Now I float from this ship and I become a beacon to the rest. I head for what little light, I can see from my little height,
My dark cloak begins to fade, as the darkness fades away,
I head towards the crashing waves way up high
Is this all in vain?
Half way up I stop and rest and look down at the rest
I wonder now to my self is the worth the work?
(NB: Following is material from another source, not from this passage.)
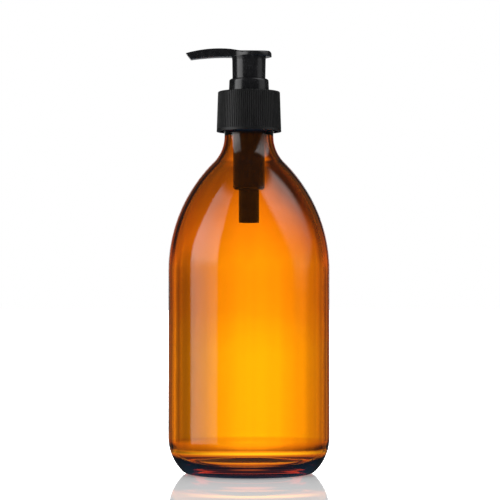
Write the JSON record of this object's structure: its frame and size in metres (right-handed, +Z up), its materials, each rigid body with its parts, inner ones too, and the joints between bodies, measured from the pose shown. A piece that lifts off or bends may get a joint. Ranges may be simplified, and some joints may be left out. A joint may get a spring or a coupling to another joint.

Worth the Pain?

I see the souls, on the ship,
And now I begin to miss, the darkness of the deep,
And once again I begin to sink until at last, I find, that single mast,
That single mast of the ship I sailed,
sailing in and out, of this cold dark hell
The souls of my comrades, in black cloaks, drags me down,
I have had all I can and now I am, truly alone with all these comrades,
I see the light, at the top,
and leave my comrades at last, and that single ships mast
As I float my dingy cloak, wastes away, to a new clean white
As I reach the very height I break free
Free at last from hells cold dark grasp
I cough and spit as my lungs fill with air at last.

At the surface I look around,
to my left I see a boat as I float all alone the boat comes near,
and soon I begin to hear
a voice so sweet,
sweet and clear, I cannot believe these ears,
In this boat, is a man, old as time, and as young as me
To me he gave a helping hand
And said to me
“I am the light and the way, fallow me and you will live forever in eternity with me.”
I took his hand and said to him
“Count me in, they call me John , I have been to the dark and now am in the light, lead and I will fallow, so that I may lead others in your path. ”

I no longer wonder to sink or float; I have seen that cold dark hell and never want to tell again
Of that place where all is lost
Here I sit now, in the warmth of the light fallowing in eternity the one they call Jesus Christ.